# Wahoo and Tuna Vioska Knoll Area 2/5



## reel office1 (Aug 23, 2016)

Left DI at 5:30 Sunday morning and set a course for a rig 80 miles SW just past the Vioska Knoll area. Decided to take the little boat since it cruises alot faster than the big one. Pulled up to the rig a few hours later and set the wahoo spread. After fifteen minutes the reel starts screaming and we pull a 60 lb wahoo over the side. We trolled that rig for awhile longer but didn't get anymore bites. Bounced around to five more rigs but didnt get another bite on the troll. Then we decided it was time to go to the parking lot and start chunking for tuna. Pulled up to the vioska knoll and there was atleast 50 other boats there. Set up a drift and within five minutes we hook up. That turned put to be our biggest tuna of the day at 78lbs. Did the same process two other times and put two more 70lb tuna in the boat. We left them biting around 2 in the afternoon because had no more room. Heard radio chatter of several 150 lbers and one that was possibly over 200. If you look closely in the one picture you can see the parking lot out there but it seemed that most everyone was catching fish.


----------



## Realtor (Oct 1, 2007)

gotta love trips like that!


----------



## Bill Me (Oct 5, 2007)

Sweet super bowl wahoo trip!


----------



## reel office1 (Aug 23, 2016)

Another pic of the wahoo


----------



## panhandlephinsphan (Aug 25, 2008)

For your hoo spread do you run all near surface or any deep divers? 

BTW awesome trip. My ride is in shop for another month so I am fishing through the posts of others.


----------



## reel office1 (Aug 23, 2016)

panhandlephinsphan said:


> For your hoo spread do you run all near surface or any deep divers?
> 
> BTW awesome trip. My ride is in shop for another month so I am fishing through the posts of others.


This time of year we pull only deep divers for wahoo. Yesterday we were pulling a three line spread with one stretch 30 and two of the russellure deep divers (which are great because you can buy them pre rigged with owner hooks). During the summer we would pull deep divers along with a couple of islander ballyhoo combos


----------



## OHenry (Apr 28, 2011)

Great catch! Long run for some big fun!


----------



## polar21 (Nov 5, 2007)

Nice report. 

I would like some more info on the Egg Harbor you have. What year is it? We have a 33 Egg....


----------



## reel office1 (Aug 23, 2016)

polar21 said:


> Nice report.
> 
> I would like some more info on the Egg Harbor you have. What year is it? We have a 33 Egg....

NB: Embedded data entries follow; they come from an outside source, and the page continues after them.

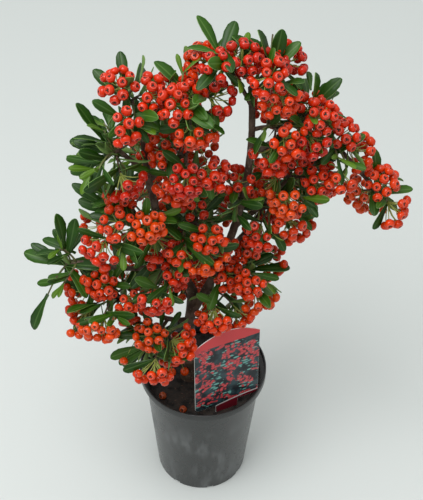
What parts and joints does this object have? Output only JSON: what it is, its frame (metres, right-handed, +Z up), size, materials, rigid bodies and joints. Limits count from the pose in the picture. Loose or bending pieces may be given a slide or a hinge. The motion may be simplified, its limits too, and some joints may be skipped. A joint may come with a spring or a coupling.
{
  "type": "firethorn shrub in a pot",
  "caption": "Fruiting firethorn shrub: upright leaders and arching boughs with glossy leaves and clusters of orange-red berries, in a tapered nursery pot with a picture card.",
  "frame": {"origin": "middle of the pot's flat underside", "axes": "+Z up, the crown's fan spreads along X with its long arm towards +X, -Y is the side that the picture is taken from"},
  "size_m": [0.3542, 0.184, 0.5631],
  "materials": {
    "pot_plastic": "charcoal nursery pot plastic, smooth with soft scuffs",
    "compost": "dark damp compost with fibres and bark crumbs",
    "card": "coated printed card with a red head band and a plain leaf and berry pattern",
    "bark": "grey-brown young bark with raised pores",
    "foliage": "glossy dark green leaves, green stalks and orange-red berries"
  },
  "bodies": {
    "root": {"back_left_bough": "bark", "back_left_mass": "foliage", "back_low_bough": "bark", "back_low_mass": "foliage", "back_middle_mass": "foliage", "back_right_bough": "bark", "back_right_mass": "foliage", "compost": "compost", "crest_left_mass": "foliage", "crest_right_mass": "foliage", "heart_mass": "foliage", "inner_foot_mass": "foliage", "inner_mass": "foliage", "left_arm_bough": "bark", "left_arm_mass": "foliage", "left_belly_mass": "foliage", "left_flank_mass": "foliage", "left_hip_bough": "bark", "left_hip_mass": "foliage", "left_leader": "bark", "left_shoulder_bough": "bark", "left_shoulder_mass": "foliage", "left_skirt_mass": "foliage", "middle_mass": "foliage", "picture_card": "card", "pot": "pot_plastic", "right_arm_bough": "bark", "right_breast_mass": "foliage", "right_elbow_mass": "foliage", "right_foot_mass": "foliage", "right_leader": "bark", "right_low_mass": "foliage", "right_shoulder_mass": "foliage", "right_tip_mass": "foliage", "right_waist_bough": "bark", "right_waist_mass": "foliage", "top_inner_mass": "foliage", "top_left_mass": "foliage", "trunk": "bark"}
  },
  "joints": []
}
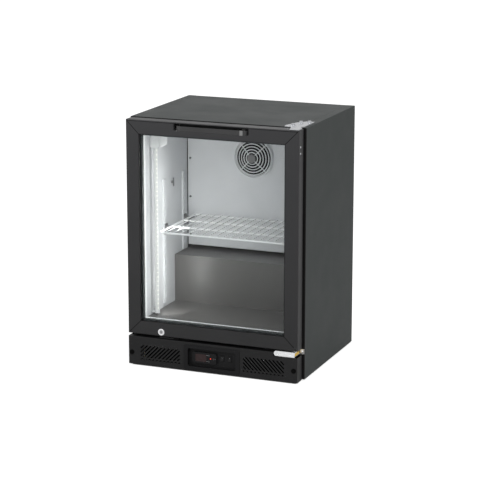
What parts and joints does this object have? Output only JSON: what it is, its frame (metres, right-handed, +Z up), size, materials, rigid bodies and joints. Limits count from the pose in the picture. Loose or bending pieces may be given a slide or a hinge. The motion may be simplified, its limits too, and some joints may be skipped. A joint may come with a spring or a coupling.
{
  "type": "under counter fridge",
  "caption": "Glass-door under-counter fridge: insulated cabinet on glides, hinged locking door, wire shelf, lit fan-cooled interior, vented kick plate with controls, condensing unit inside.",
  "frame": {"origin": "on the floor under the middle of the overall box", "axes": "+Z up; the door faces -Y and is hinged on the +X side"},
  "size_m": [0.6, 0.52, 0.8235],
  "materials": {
    "casing_paint": "satin",
    "front_paint": "satin",
    "bay_black": "matte",
    "plug_black": "matte",
    "door_frame": "satin black paint on extruded bars",
    "foam": "rigid polyurethane foam",
    "trim_white": "satin",
    "liner": "satin",
    "floor_liner": "gloss",
    "fins": "mill",
    "black_plastic": "matte",
    "bracket_plastic": "matte",
    "guard_wire": "plastic coated wire",
    "lamp_glow": "diffuser",
    "shelf_coating": "plastic coated wire",
    "compressor_paint": "gloss",
    "motor_metal": "satin",
    "copper": "copper tube",
    "zinc": "bright zinc plate",
    "screw_steel": "black passivated",
    "cam_yellow": "satin",
    "keeper_paint": "satin",
    "controller_face": "satin",
    "display": "tinted window",
    "key_plastic": "matte",
    "rocker_plastic": "gloss",
    "glass": "float glass",
    "spacer": "mill",
    "gasket_rubber": "matte",
    "handle_plastic": "gloss",
    "lock_chrome": "polished",
    "plug_metal": "satin",
    "bush_nylon": "matte"
  },
  "bodies": {
    "cabinet": {"side_panel_left": "casing_paint", "side_panel_right": "casing_paint", "top_panel": "casing_paint", "back_panel": "casing_paint", "rear_grille": "casing_paint", "kick_plate": "front_paint", "front_rail": "front_paint", "base_pan": "bay_black", "kick_plate_plugs": "plug_black", "foam_insulation": "foam", "breaker_strips": "trim_white", "lamp_holders": "trim_white", "liner_left": "liner", "liner_right": "liner", "liner_top": "liner", "liner_back": "liner", "evaporator_cover": "liner", "shelf_rails": "liner", "liner_floor": "floor_liner", "evaporator_coil": "fins", "condenser_coil": "fins", "evaporator_fan_motor": "black_plastic", "cord_gland": "black_plastic", "glides": "black_plastic", "control_bezel": "black_plastic", "switch_housings": "black_plastic", "drain_pan": "black_plastic", "shelf_brackets": "bracket_plastic", "fan_guard": "guard_wire", "lamp_tube": "lamp_glow", "compressor": "compressor_paint", "condenser_fan_motor": "motor_metal", "refrigerant_pipes": "copper", "hinge_plate_top": "zinc", "hinge_bolts": "zinc", "hinge_bracket_bottom": "zinc", "panel_screws": "screw_steel", "hinge_cam_block": "cam_yellow", "lock_keeper": "keeper_paint", "controller": "controller_face", "display_window": "display"},
    "door": {"door_stile_left": "door_frame", "door_stile_right": "door_frame", "door_rail_top": "door_frame", "door_rail_bottom": "door_frame", "glass_panes": "glass", "glass_spacer": "spacer", "door_gasket": "gasket_rubber", "door_handle": "handle_plastic", "lock_barrel": "lock_chrome", "hinge_bushes": "bush_nylon"},
    "lock": {"lock_cam": "plug_metal"},
    "shelf": {"shelf": "shelf_coating"},
    "evaporator_rotor": {"evaporator_fan": "black_plastic"},
    "condenser_rotor": {"condenser_fan": "black_plastic"},
    "up_key": {"button_up": "key_plastic"},
    "down_key": {"button_down": "key_plastic"},
    "set_key": {"button_set": "key_plastic"},
    "power_switch": {"power_rocker": "rocker_plastic"},
    "light_switch": {"light_rocker": "rocker_plastic"}
  },
  "joints": [
    {"name": "door_hinge", "type": "hinge", "parent": "cabinet", "child": "door", "pos_m": [0.2765, -0.233, 0.46], "axis": [0, 0, 1], "range_deg": [0, 110], "stiffness_Nm_per_rad": 1.6, "springref_deg": -17.19},
    {"name": "lock_turn", "type": "hinge", "parent": "door", "child": "lock", "pos_m": [-0.1755, -0.24, 0.123], "axis": [0, 1, 0], "range_deg": [0, 90]},
    {"name": "shelf_lift", "type": "slide", "parent": "cabinet", "child": "shelf", "axis": [0, 0, 1], "range_m": [0, 0.04]},
    {"name": "evaporator_fan_spin", "type": "hinge", "parent": "cabinet", "child": "evaporator_rotor", "pos_m": [-0.0175, 0.17, 0.636], "axis": [0, 1, 0], "continuous": true},
    {"name": "condenser_fan_spin", "type": "hinge", "parent": "cabinet", "child": "condenser_rotor", "pos_m": [-0.185, -0.125, 0.052], "axis": [0, 1, 0], "continuous": true},
    {"name": "up_press", "type": "slide", "parent": "cabinet", "child": "up_key", "axis": [0, 1, 0], "range_m": [0, 0.0006], "stiffness_N_per_m": 300},
    {"name": "down_press", "type": "slide", "parent": "cabinet", "child": "down_key", "axis": [0, 1, 0], "range_m": [0, 0.0006], "stiffness_N_per_m": 300},
    {"name": "set_press", "type": "slide", "parent": "cabinet", "child": "set_key", "axis": [0, 1, 0], "range_m": [0, 0.0006], "stiffness_N_per_m": 300},
    {"name": "power_rock", "type": "hinge", "parent": "cabinet", "child": "power_switch", "pos_m": [0.032, -0.245, 0.0535], "axis": [1, 0, 0], "range_deg": [0, 16]},
    {"name": "light_rock", "type": "hinge", "parent": "cabinet", "child": "light_switch", "pos_m": [0.058, -0.245, 0.0535], "axis": [1, 0, 0], "range_deg": [0, 16]}
  ]
}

It's a 1989 41' Egg Harbor convertible. It has twin 315 hp remanned 3208s that we just had to put in last winter.


----------



## 5tmorris (Jan 17, 2013)

Docked right next to mine. I thought I saw your parents on it yesterday morning?


----------



## reel office1 (Aug 23, 2016)

5tmorris said:


> Docked right next to mine. I thought I saw your parents on it yesterday morning?


Yes sir they stayed on it this weekend. Me my brother and a couple of friends decided to take our 21 footer out there this Sunday since the weather looked so nice. My dad skipped out on this trip. He said he's getting to old to run 180 miles round trip in one day in a 21 foot boat.


----------



## 5tmorris (Jan 17, 2013)

Glad to see you did well.


----------



## duckhunter10 (Oct 3, 2014)

how deep is it there? Do you anchor or drift


----------



## Bill Me (Oct 5, 2007)

Almost 1800 feet. Need a lot of rope to anchor there!


----------



## reel office1 (Aug 23, 2016)

Its actually just before the shelf so its only around 280 feet but still the preferred method is to drift


----------



## Regulator_32 (Feb 9, 2017)

Nice work!


----------



## C'scape (Sep 4, 2009)

Great report Reel, thanks for sharing story and pictures.


----------